Im ersten MotoGP-Jahr 2017 bedeute ein schlechtes Rennen für KTM Rückstände von einer Minute und teilweise sogar deutlich mehr. Nur drei Mal blieb man in dieser Saison unter 30 Sekunden. 2018 rutschte man selbst bei schlechteren Auftritten schon nicht mehr über die 40-Sekunden-Marke, zehn Mal kam man innerhalb einer halben Minute zum Sieger ins Ziel. Und in dieser Saison waren der Tiefpunkt knapp 30 Sekunden in Austin. Kurz gesagt: Was vor zwei Jahren noch als gutes Ergebnis galt, ist nun ein negativer Ausreißer bei KTM. Der durchschnittliche Rückständ ist von 42,058 Sekunden 2017 auf 27,699 Sekunden 2018 und 18,857 Sekunden nach den ersten fünf Läufen 2019 geschrumpft.

Für KTM war Le Mans, vor allem nach den Streitigkeiten rund um Johann Zarco in den Tagen davor, ein willkommener Befreiungsschlag. Einer, den man aber auch hart erarbeiten musste. In den vergangenen rund zweieinhalb Jahren schwappte eine regelrechte Flut an neuen Teilen vom KTM-Motorsportzentrum im oberösterreichischen Munderfind an die Rennstrecken dieser Welt. Motorenkonzepte wurden geändert, Winglet-Lösungen entwickelt und Elemente wie die in Le Mans erstmals eingesetzte Karbonschwinge konstruiert. Vor allem die Karbonschwinge scheint für KTM ein echter Durchbruch gewesen zu sein, Espargaro konnte damit durch geringeren Reifenverschleißt wesentlich konstantere Rundenzeiten über die Renndistanz fahren.

Die Erleichterung bei KTM war spürbar, auch weil kritische Stimmen über das Konzept der RC16 nicht verstummen wollen.
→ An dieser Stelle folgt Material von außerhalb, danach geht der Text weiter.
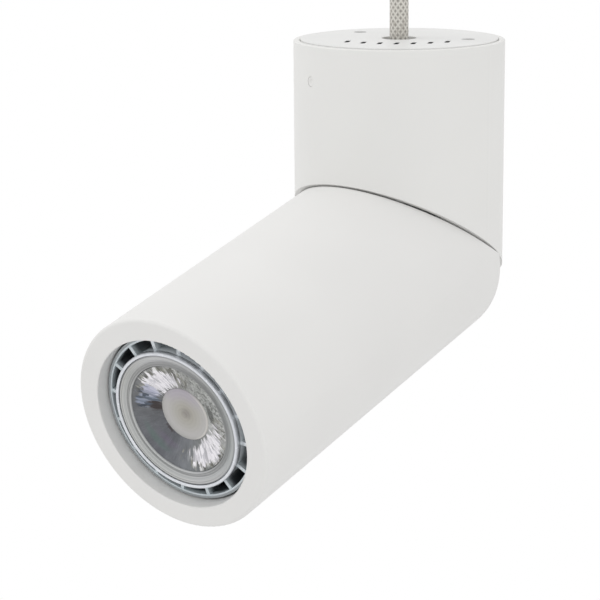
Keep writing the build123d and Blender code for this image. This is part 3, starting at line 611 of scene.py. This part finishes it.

Als einziger Hersteller setzen die Österreicher ja auf einen Stahlrohrrahmen anstatt einen Aluminium-Chassis, außerdem fährt man im Gegensatz zur Öhlins-bestückten Konkurrenz mit WP Suspension. "Wir wurden schon tausend Mal gefragt, ob wir glauben, dass dieses Konzept funktionieren kann. Ich kann sagen, dass wir zu 100 Prozent daran glauben", erklärte Teamchef Mike Leitner am Sonntag in Le Mans zufrieden.

KTM im Kampf mit der MotoGP-Elite - ein neues Bild, Foto: KTM
KTM im Kampf mit der MotoGP-Elite - ein neues Bild, Foto: KTM

Nun gilt es für KTM, das starke Ergebnis aus Frankreich zu bestätigen. Nächstes Etappenziel werden regelmäßige Podiumsplatzierungen sein. Bis zum großen Coup, dem erträumten MotoGP-Titel, ist es noch ein weiter Weg. Die Marschrichtung bei KTM stimmt aber.